- **WHAT IS REQUIRED**: Look at the entries below and reproduce them exactly.

Structured object records
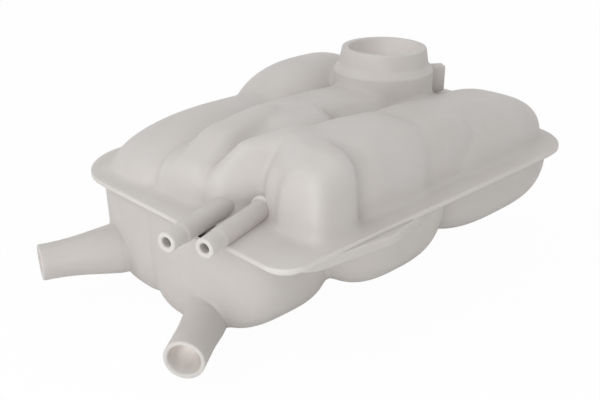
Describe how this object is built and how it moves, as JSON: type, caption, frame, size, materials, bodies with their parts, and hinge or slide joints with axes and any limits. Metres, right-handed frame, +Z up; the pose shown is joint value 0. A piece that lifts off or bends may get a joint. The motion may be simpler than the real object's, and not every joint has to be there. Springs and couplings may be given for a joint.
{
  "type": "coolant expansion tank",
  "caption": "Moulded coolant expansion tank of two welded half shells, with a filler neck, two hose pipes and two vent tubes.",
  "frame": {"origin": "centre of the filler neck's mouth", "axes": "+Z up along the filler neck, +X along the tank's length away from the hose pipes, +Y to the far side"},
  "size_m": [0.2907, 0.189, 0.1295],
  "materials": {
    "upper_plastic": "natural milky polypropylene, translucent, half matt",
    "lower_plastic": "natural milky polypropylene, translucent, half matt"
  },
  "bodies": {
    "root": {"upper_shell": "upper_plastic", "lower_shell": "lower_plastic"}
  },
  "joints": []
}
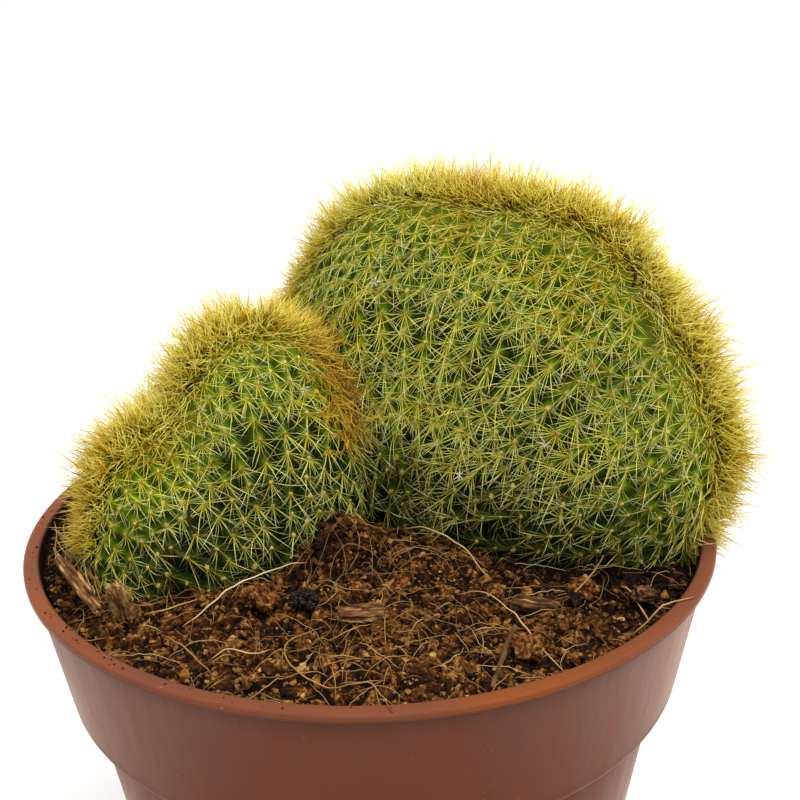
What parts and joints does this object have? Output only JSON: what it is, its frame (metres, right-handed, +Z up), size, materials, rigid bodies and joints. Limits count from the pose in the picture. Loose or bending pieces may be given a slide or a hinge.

- **TASK RESULT**:
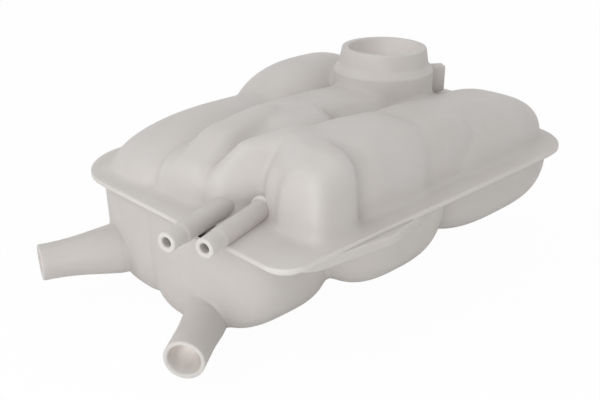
Describe how this object is built and how it moves, as JSON: type, caption, frame, size, materials, bodies with their parts, and hinge or slide joints with axes and any limits. Metres, right-handed frame, +Z up; the pose shown is joint value 0. A piece that lifts off or bends may get a joint. The motion may be simpler than the real object's, and not every joint has to be there. Springs and couplings may be given for a joint.
{
  "type": "coolant expansion tank",
  "caption": "Moulded coolant expansion tank of two welded half shells, with a filler neck, two hose pipes and two vent tubes.",
  "frame": {"origin": "centre of the filler neck's mouth", "axes": "+Z up along the filler neck, +X along the tank's length away from the hose pipes, +Y to the far side"},
  "size_m": [0.2907, 0.189, 0.1295],
  "materials": {
    "upper_plastic": "natural milky polypropylene, translucent, half matt",
    "lower_plastic": "natural milky polypropylene, translucent, half matt"
  },
  "bodies": {
    "root": {"upper_shell": "upper_plastic", "lower_shell": "lower_plastic"}
  },
  "joints": []
}
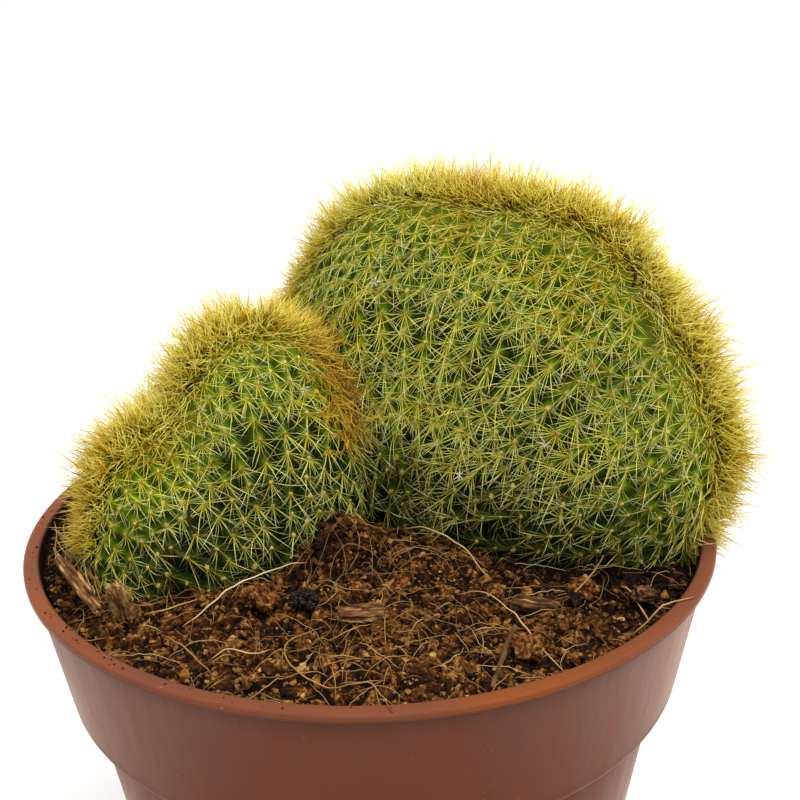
What parts and joints does this object have? Output only JSON: what it is, its frame (metres, right-handed, +Z up), size, materials, rigid bodies and joints. Limits count from the pose in the picture. Loose or bending pieces may be given a slide or a hinge.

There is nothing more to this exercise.